The consumer price index, a main gauge of inflation, edged up 0.1 percent year-on-year in April, data from the National Bureau of Statistics showed on Thursday. The figure was lower than the 0.7 percent increase in March.

Darius Tang, associate director of corporates at Fitch Bohua, a subsidiary of Fitch Ratings, said the downward trend of CPI reflected that overall demand is still relatively weak.

Tang said that Fitch Bohua, however, does not believe there is a serious deflationary trend in China's economy, considering the CPI has not fallen into continuous negative territory, and the stable performance of core CPI.

The growth of core CPI, which excludes volatile food and energy prices and is deemed a better gauge of the supply-demand relationship in the economy, was 0.7 percent year-on-year in April.

"Deflation is often accompanied by a decrease in the money supply, which is also not the case," Tang added.

China's aggregate monetary condition has remained accommodative with the country's broad money supply up 12.4 percent year-on-year by the end of April, according to data from the People's Bank of China, the country's central bank, released on Thursday.

"I don't see the risk of deflation here (in China)," Krishna Srinivasan, director of the International Monetary Fund's Asia and Pacific Department, said at a news conference on Thursday. China's inflation rate may rise in the future given a rebound in activity and the output gap — the difference between actual output and potential output — likely narrowing, he said.

NBS data showed China's GDP growth rebounded to a stronger-than-expected 4.5 percent year-on-year in the first quarter after reaching 2.9 percent in the last quarter of 2022.

Citing China's potential growth rate of between 5 and 6 percent, Wang Jinbin, deputy dean of the School of Economics at Renmin University of China, said the output gap is narrowing. He called for more steps to boost demand, spur consumption and to keep narrowing the output gap.
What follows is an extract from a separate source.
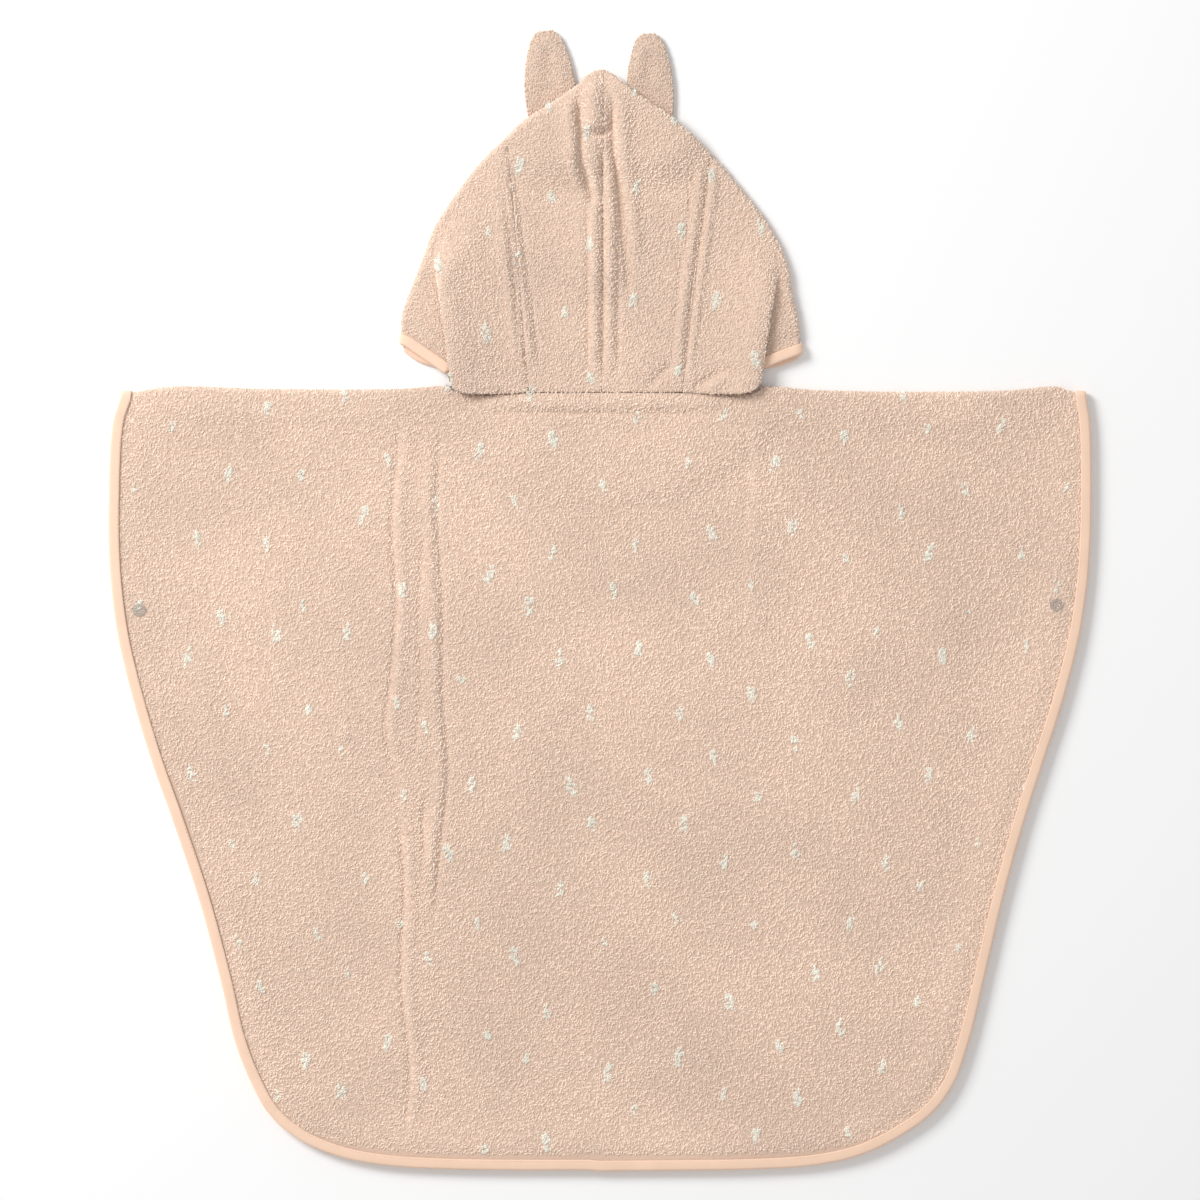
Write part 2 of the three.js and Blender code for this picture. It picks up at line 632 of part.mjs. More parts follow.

"China's mild inflation level leaves room for the government to step up macro policy support for boosting demand," Wang said.

Thursday's official data showed the producer price index, which gauges factory-gate prices, was down 3.6 percent from a year earlier.

Zhou Maohua, an analyst at China Everbright Bank, said the decline in PPI will help ease high cost pressures for some midstream and downstream manufacturing firms, as commodity prices are still higher than at the end of 2019.

Given the steady economic recovery and gradual rebound in consumption, Zhou expects that the CPI growth rate will accelerate and producer prices will gradually stabilize, adding that China's overall inflation level will remain mild and controllable in 2023.